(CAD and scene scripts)
::::::

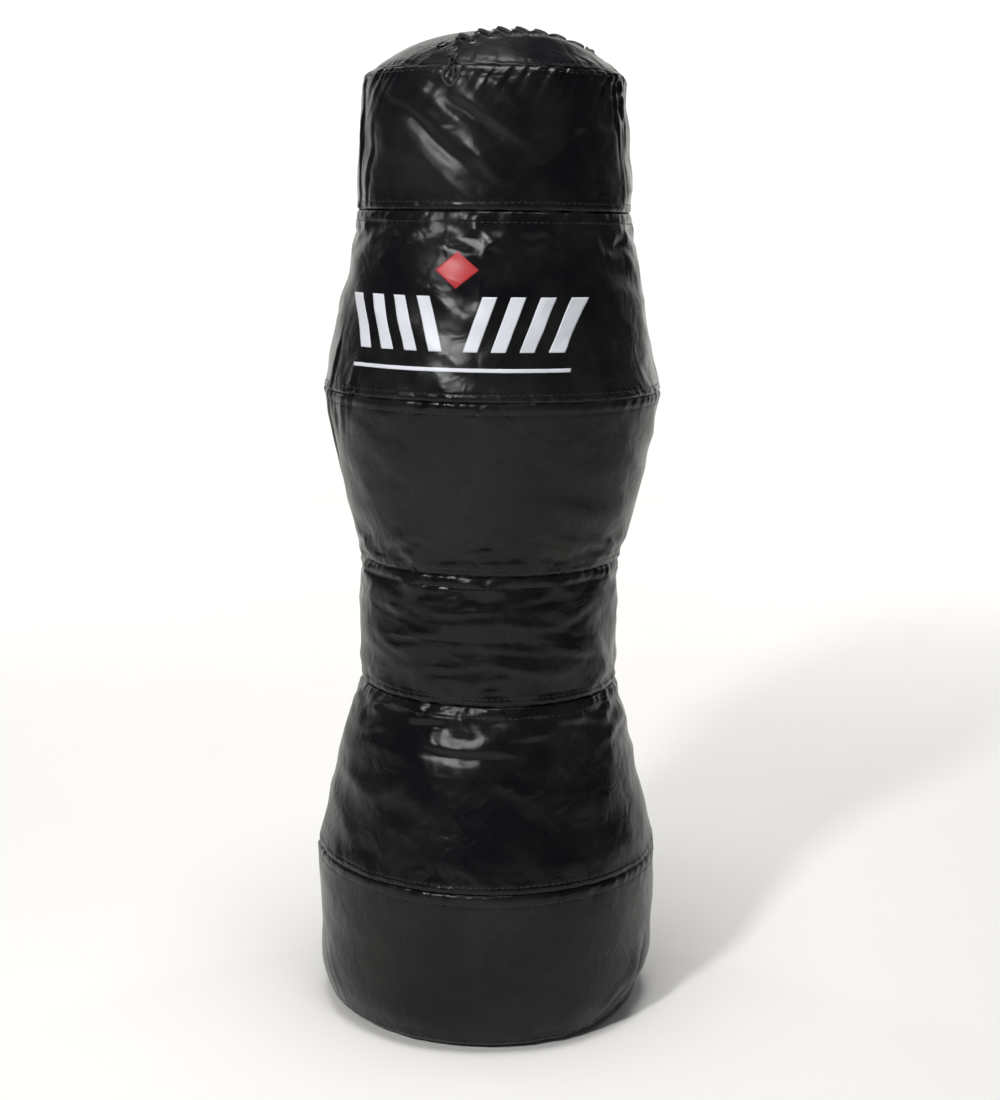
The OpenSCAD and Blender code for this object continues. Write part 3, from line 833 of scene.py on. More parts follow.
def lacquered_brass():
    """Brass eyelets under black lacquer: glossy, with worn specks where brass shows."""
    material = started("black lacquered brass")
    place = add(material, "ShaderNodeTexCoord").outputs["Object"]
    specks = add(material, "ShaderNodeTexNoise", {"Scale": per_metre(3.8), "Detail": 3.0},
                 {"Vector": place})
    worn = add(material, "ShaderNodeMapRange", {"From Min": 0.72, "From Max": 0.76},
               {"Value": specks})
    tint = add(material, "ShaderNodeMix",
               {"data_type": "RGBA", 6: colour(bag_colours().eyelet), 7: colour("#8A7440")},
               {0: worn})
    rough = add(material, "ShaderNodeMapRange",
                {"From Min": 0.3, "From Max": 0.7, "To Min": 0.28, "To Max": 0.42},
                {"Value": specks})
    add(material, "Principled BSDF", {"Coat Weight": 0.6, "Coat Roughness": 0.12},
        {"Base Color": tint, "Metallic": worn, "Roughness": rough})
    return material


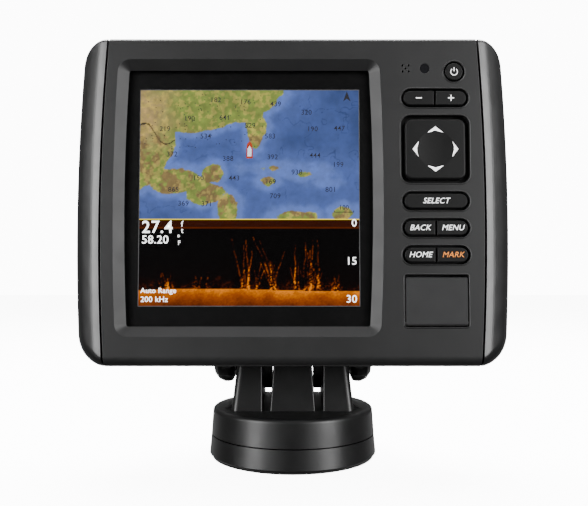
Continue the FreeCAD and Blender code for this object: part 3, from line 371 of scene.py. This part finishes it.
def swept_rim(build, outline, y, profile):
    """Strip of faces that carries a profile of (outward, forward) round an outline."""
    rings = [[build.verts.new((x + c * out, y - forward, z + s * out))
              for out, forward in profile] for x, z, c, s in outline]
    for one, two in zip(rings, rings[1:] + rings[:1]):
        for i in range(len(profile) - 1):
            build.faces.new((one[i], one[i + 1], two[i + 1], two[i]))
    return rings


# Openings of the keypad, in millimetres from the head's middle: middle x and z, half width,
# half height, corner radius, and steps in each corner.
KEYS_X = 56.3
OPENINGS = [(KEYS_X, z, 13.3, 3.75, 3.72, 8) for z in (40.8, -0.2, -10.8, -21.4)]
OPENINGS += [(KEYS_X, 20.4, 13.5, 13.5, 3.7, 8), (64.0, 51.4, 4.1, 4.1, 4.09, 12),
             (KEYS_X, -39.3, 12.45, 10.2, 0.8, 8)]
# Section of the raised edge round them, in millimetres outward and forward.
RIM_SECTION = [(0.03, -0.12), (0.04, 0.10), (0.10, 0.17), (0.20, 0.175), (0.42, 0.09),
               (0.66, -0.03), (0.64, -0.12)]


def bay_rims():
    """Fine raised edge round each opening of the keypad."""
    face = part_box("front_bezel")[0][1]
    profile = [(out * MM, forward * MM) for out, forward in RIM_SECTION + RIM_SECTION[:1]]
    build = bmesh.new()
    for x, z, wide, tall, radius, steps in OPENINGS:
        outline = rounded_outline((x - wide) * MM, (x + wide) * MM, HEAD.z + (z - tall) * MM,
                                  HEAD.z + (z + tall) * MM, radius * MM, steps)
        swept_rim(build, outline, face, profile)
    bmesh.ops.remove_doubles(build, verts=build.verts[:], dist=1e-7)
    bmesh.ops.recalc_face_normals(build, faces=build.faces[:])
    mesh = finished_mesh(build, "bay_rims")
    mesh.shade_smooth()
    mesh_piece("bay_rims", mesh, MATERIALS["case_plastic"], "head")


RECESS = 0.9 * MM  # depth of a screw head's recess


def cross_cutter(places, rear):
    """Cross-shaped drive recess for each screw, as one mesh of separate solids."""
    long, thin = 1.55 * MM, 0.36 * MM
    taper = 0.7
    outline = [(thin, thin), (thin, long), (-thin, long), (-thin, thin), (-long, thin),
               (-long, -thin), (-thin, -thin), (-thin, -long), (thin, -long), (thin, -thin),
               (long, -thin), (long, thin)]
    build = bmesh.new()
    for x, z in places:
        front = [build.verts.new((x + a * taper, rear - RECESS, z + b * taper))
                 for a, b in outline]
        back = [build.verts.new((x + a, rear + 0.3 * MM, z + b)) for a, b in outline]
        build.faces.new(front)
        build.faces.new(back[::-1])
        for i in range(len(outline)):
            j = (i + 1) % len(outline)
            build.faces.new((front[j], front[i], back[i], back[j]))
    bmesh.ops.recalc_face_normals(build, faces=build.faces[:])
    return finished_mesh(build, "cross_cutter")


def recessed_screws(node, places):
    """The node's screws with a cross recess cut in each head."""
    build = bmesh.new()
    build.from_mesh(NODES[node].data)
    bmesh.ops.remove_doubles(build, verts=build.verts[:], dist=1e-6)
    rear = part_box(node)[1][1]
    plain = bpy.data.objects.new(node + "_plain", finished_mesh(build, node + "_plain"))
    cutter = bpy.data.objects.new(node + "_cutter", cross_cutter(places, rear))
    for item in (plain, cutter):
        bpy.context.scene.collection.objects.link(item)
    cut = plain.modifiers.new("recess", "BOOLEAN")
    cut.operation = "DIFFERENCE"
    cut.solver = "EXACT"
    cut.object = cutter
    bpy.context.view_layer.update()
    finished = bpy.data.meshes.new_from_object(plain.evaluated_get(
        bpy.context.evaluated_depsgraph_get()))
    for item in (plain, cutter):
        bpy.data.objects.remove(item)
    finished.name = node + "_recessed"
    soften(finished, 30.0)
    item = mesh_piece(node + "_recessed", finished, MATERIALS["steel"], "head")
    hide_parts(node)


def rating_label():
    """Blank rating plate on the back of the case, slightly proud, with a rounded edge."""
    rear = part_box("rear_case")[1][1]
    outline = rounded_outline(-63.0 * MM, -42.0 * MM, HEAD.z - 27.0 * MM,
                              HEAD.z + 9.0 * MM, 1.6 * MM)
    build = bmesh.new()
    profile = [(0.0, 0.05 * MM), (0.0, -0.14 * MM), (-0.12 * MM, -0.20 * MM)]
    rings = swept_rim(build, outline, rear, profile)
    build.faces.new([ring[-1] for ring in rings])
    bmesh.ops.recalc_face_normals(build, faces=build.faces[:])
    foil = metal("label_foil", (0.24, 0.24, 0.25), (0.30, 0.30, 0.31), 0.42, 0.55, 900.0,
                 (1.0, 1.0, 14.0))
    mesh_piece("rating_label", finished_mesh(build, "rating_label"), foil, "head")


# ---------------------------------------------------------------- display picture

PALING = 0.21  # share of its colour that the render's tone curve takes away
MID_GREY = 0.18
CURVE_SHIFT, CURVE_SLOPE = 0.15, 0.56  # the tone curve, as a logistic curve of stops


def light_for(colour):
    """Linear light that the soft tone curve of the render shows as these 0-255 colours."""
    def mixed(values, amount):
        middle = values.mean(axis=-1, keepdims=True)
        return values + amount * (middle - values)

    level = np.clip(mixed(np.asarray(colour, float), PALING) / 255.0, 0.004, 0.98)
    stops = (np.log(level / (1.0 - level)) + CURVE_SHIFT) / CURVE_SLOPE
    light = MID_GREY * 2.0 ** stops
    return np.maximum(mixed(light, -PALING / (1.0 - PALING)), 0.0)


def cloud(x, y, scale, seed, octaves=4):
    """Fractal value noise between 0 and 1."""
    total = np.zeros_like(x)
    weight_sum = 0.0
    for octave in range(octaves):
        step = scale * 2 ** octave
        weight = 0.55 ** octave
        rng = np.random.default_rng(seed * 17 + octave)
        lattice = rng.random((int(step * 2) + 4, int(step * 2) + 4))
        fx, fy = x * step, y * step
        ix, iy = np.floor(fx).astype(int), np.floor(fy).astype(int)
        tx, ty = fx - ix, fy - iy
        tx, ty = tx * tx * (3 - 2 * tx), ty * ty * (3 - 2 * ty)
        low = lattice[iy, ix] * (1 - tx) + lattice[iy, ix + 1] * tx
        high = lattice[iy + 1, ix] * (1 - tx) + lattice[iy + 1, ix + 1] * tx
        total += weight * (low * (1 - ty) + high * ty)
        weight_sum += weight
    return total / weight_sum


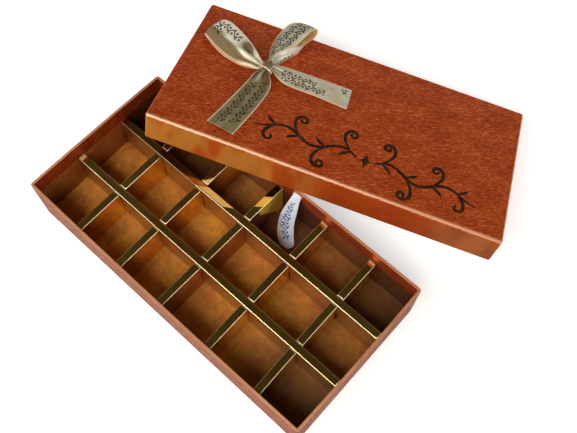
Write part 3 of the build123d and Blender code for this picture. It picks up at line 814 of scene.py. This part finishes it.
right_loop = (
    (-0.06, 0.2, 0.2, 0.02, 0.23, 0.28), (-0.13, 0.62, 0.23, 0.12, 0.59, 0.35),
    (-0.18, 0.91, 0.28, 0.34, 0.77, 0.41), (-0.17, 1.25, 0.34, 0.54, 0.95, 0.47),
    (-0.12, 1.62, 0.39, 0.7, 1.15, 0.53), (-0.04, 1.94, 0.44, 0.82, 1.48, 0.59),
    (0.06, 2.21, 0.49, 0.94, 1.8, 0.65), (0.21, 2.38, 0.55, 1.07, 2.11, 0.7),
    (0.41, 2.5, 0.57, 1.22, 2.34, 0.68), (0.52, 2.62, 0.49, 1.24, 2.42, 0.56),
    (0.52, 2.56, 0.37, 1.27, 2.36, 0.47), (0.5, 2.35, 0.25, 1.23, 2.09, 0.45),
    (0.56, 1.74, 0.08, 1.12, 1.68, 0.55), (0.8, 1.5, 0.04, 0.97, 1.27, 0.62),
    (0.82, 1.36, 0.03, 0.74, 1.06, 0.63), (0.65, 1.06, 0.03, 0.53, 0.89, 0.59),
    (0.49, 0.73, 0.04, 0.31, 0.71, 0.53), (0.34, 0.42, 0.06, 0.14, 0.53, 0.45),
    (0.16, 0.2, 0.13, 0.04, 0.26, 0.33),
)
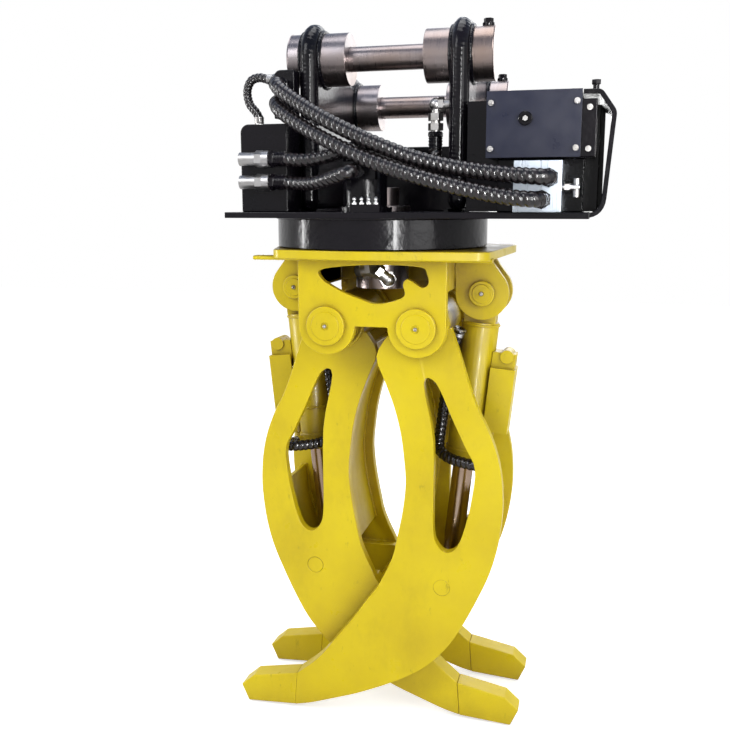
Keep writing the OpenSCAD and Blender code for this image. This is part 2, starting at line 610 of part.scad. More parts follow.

::::::

[Task to carry out] Retype exactly what runs from the line containing "Continue the FreeCAD" through the line containing "return rings", both lines included, and stop there.

[Full response]
Continue the FreeCAD and Blender code for this object: part 3, from line 371 of scene.py. This part finishes it.
def swept_rim(build, outline, y, profile):
    """Strip of faces that carries a profile of (outward, forward) round an outline."""
    rings = [[build.verts.new((x + c * out, y - forward, z + s * out))
              for out, forward in profile] for x, z, c, s in outline]
    for one, two in zip(rings, rings[1:] + rings[:1]):
        for i in range(len(profile) - 1):
            build.faces.new((one[i], one[i + 1], two[i + 1], two[i]))
    return rings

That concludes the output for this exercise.